Plusieurs autres sont allées jusqu’à décréter ce qu’elles qualifient de «deuil» à observer le jour j. «Durant ces dernières années, l’Aïd n’est pas célébré dans un climat festif et dans une ambiance conviviale et familiale tel qu’il l’a été durant de longues années dans le passé», a affirmé une autre employée dans une administration locale. La tendance de tourner le dos à l’Aïd se dessine, elle pourrait se généraliser dans les toutes prochaines années. Pour cause, les prix qui sont extrêmement élevés et la chute brutale du pouvoir d’achat.

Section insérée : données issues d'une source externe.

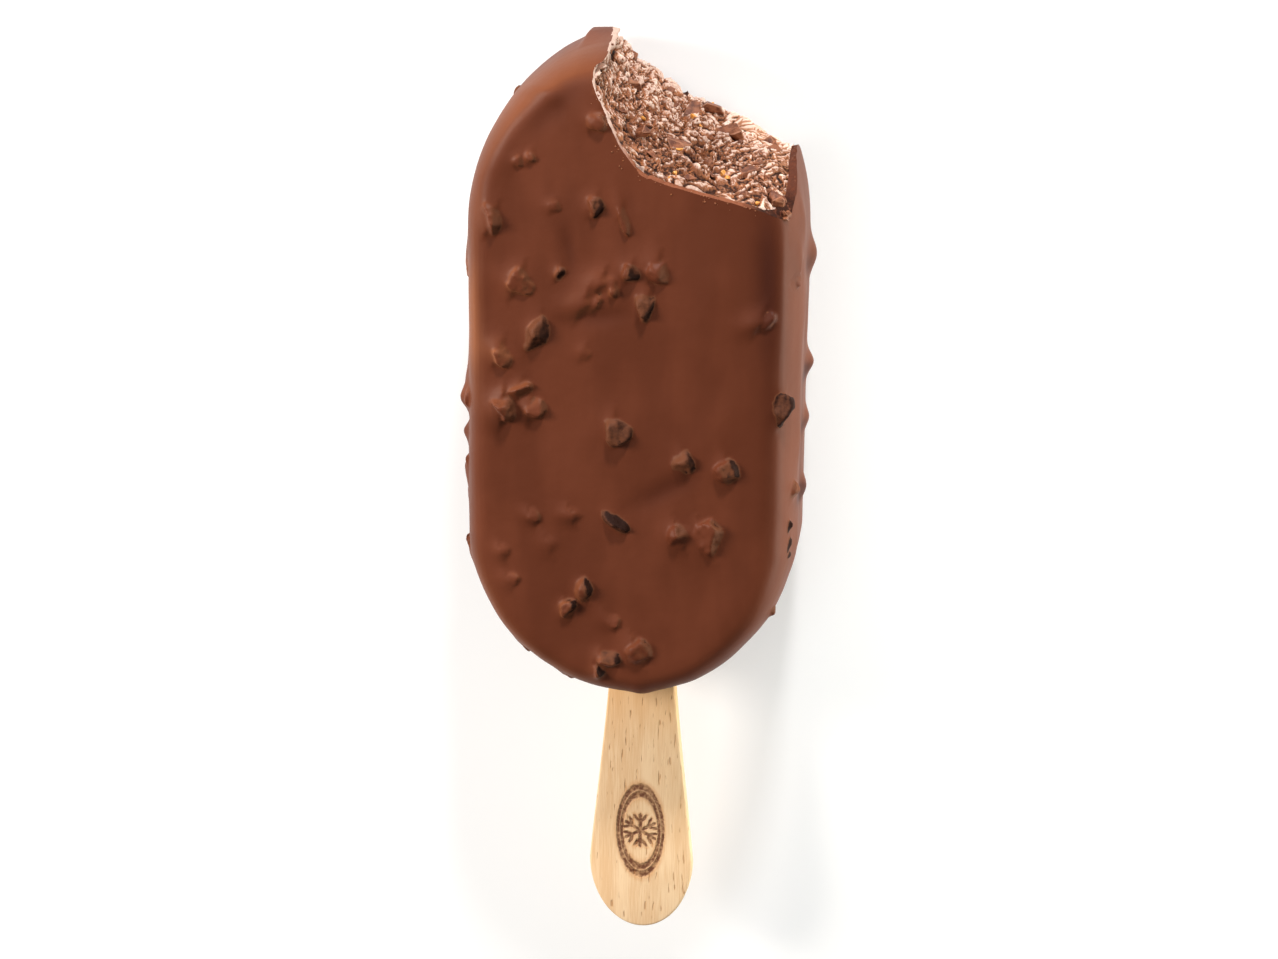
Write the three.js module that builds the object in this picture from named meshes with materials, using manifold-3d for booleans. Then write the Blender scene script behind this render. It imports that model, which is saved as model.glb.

A Oran, l’Aïd est, chez les adultes, dénué de tout son sens religieux. Brahim de Maraval, journalier, estime que «l’Aïd fait certes le bonheur des enfants mais est douloureusement subi par les parents qui se voient obligés d’observer toutes les acrobaties permettant de joindre les deux bouts en un laps de temps très court, le Ramadhan et l’Aïd». Ainsi donc, après la demande réglée quotidiennement rubis sur l’ongle tout le long mois de Ramadhan, le rituel religieux ne vient certainement pas faire le bonheur de tous les parents et de tous les enfants exception faite de ceux qui ne sont pas dans le besoin. Ceux-là sont surnommés de «mkalchine et ananiche d’Oran» ou encore les gâtés de leurs papa. S’approvisionner des boutiques chics des rues Larbi-Ben Mhidi, Khemisti et de Choupot complique davantage la petite entérite provoquée par la boulimie ramadhanesque. Des dizaines de chefs de famille, dont plusieurs aux revenus très limités, sont confrontés à un nouveau défi ravageur, celui de subir les grincements des dents de leurs progénitures et la désolation de leurs femmes. D’autant plus qu’à Oran, les gens se reconnaissent par les habits et les chaussures. Plusieurs de ces familles ont, dans le but d’amortir le choc des grandes dépenses de l’Aïd, procédé aux achats des vêtements dès les premiers jours du Ramadhan.

Les retardataires et les négligents se sont vu infliger la sentence de régler les pénalités imposées, en dernière minute, par les commerçants sans aucune vergogne. Les prix sont inaccessibles les derniers jours du jeûne, les commerçants, saisissant la moindre occasion qui se présente, sont déjà à pied d’oeuvre à leur besogne en procédant à la majoration à plus de 50% des prix de tous les effets, chaussures et habits.

Certains de ces derniers sont allés jusqu’à limiter les stocks afin de provoquer la raréfaction et la hausse des prix des articles disponibles. Si les enfants des propriétaires des somptueuses villas de Saint Hubert et des Palmiers se permettent le luxe de s’habiller avec éclat le jour de l’Aïd, tout en garnissant leurs tables par toutes sortes de gâteaux et de friandises, d’autres, en particulier ceux frappés par la misère de la mondialisation, laissent leurs femmes prendre l’initiative en se bousculant du matin au soir dans les locaux de l’agence de la banque de Kargaintha pour gager, durant une courte durée, leurs bijoux contre quelques billets à dépenser à l’effet de rendre heureux des enfants en quête de la frime ne serait-ce qu’une journée.